I've been thinking about this on and off ever since. What I've been thinking is that this giving up of our 'rights' or 'entitlements' is the true key to contentment.
And the fact is we only actually have two 'rights', there are only two things we are 'entitled' to.
One is the right to death because "... all have sinned and come short of the glory of God." (Romans 3:23) and in Romans 6:23 we read "For the wages of sin is death ... " We have the right and the certainty that we will die one day.
But the verse continues, "...but the gift of God is eternal life in Christ Jesus our Lord." This leads to our other right. We have the right to choose, to choose life or death. To choose to make our own way through life and, at the end, to die for eternity. Or, we can accept the gift Christ offers and live for eternity.
There is nothing else that is truly ours. Every other thing we think is a right really isn't and when we claim them and then don't get them it legitimizes us in thinking that we are victims and hard done by. The fact is that every other thing we have in our lives is a gift from God. Do you have health? Thank God for the gift. Are you loved?

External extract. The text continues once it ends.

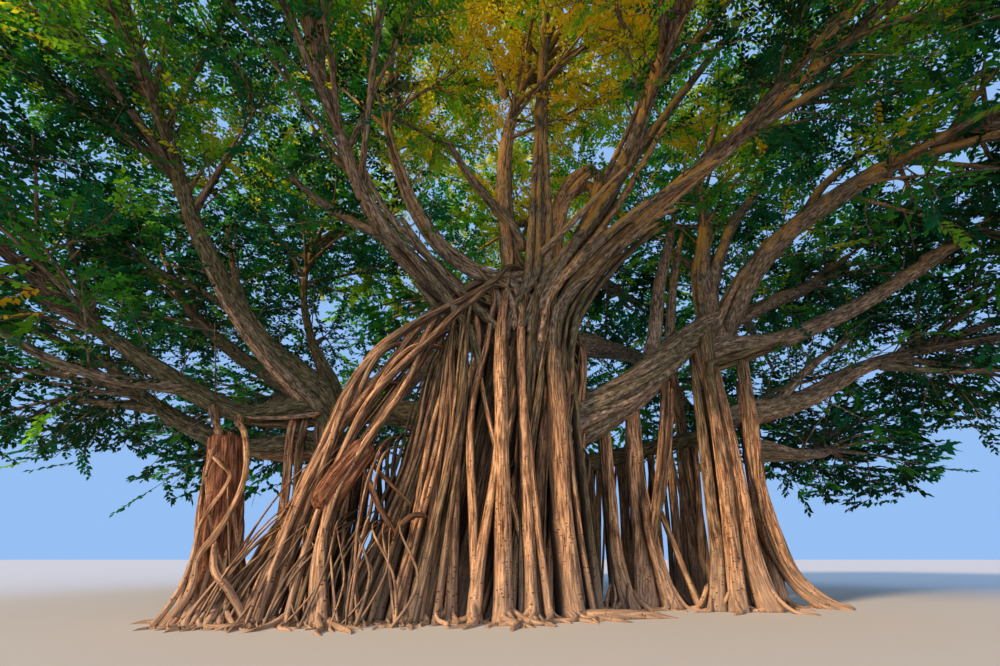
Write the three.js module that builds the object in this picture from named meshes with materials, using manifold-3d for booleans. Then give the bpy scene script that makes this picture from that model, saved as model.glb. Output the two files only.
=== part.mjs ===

Thank God for that gift, because "Every good and perfect gift is from above, coming down from the Father of the heavenly lights, who does not change like shifting shadows." James 1:17
The only way to true happiness and contentment is to give all those things we consider to be our 'rights' back to God and then accept with joy the gifts He in His wisdom chooses to bestow on us.
Then I branched out in my thinking. To hope. We also only have one safe hope and that is the hope of the second coming and the faithfulness of God to make us ready for that event. Every other hope has the potential to disappoint but we can safely depend on the fact that the second coming of Christ is going to happen at some point in the not too distant future. And that God is "... is faithful and just and will forgive us our sins and purify us from all unrighteousness." 1 John 1:9
And this of course leads directly to trust. And again there is only one thing we can safely trust, and that is that God will keep His word. If God has promised something then as long as we have fulfilled the conditions of the promise we have the assurance that that thing is ours!! This applies equally for the blessings and the curses He has promised. We can walk according to His law and all the blessings in the Bible are ours. Equally if we choose to break His law and walk our own way then all the curses in the Bible are also ours.
Me, I choose LIFE! I choose it with JOY. And, I choose to be content while I wait for God to reveal His will for my life!!
Here are some interesting thoughts on contentment, I've copied them from someone's blog, you can go there to read the entirety of the post.
There was one man at least who said, and said it very honestly, "I have learned in whatever state I am in, therein to be content." His words have special value, too, when we remember in what circumstances they were written. They were dated in a prison, when the writer was wearing a chain in prison. It is easy enough to say such things in the summer days of prosperity; but to say them amid trials and adversities, requires a real experience of victorious living.
But what did Paul mean when he said, "I am content"? He certainly did not mean that he was satisfied. Contentment is not an indolent giving up to circumstances. It does not come through the dying out of desire and aspiration in the heart. There is a condition of mind which some people suppose to be devout submission to God's will, which is anything but Christlike. We are to make the most of our life. We are not to yield irresolutely and weakly to everything which opposes us. Ofttimes we are to resist and conquer what seem to be impossibilities. We are never to be satisfied with our attainments, or our achievements, however fine they may be. Satisfaction is undivine; it is a mark of death, not of life. Paul never was satisfied. He lived to the very last day of his life—looking forward and not back—forgetting things which behind—and stretching forward to things yet before, eager to do more and achieve more. When he said he had learned to be content, he did not mean that he had ceased to aspire and strive.
The original word, scholars tells us, contains a fine sense which does not come out in the English translation. It means self-sufficing. Paul, as a Christian man, had in himself all that he needed to give him tranquility and peace, and therefore he was not dependent upon any external circumstances. Wherever he went, there was in him a competence, a fountain of supply, a self-sufficing. This is the true secret of Christian contentment, wherever it is found. We cannot make our own circumstances; we cannot keep away the sickness, the pain, the sorrow, the misfortune from our life; yet as Christians we are meant to live in any and all experiences in unbroken peace, in sweet restfulness of soul.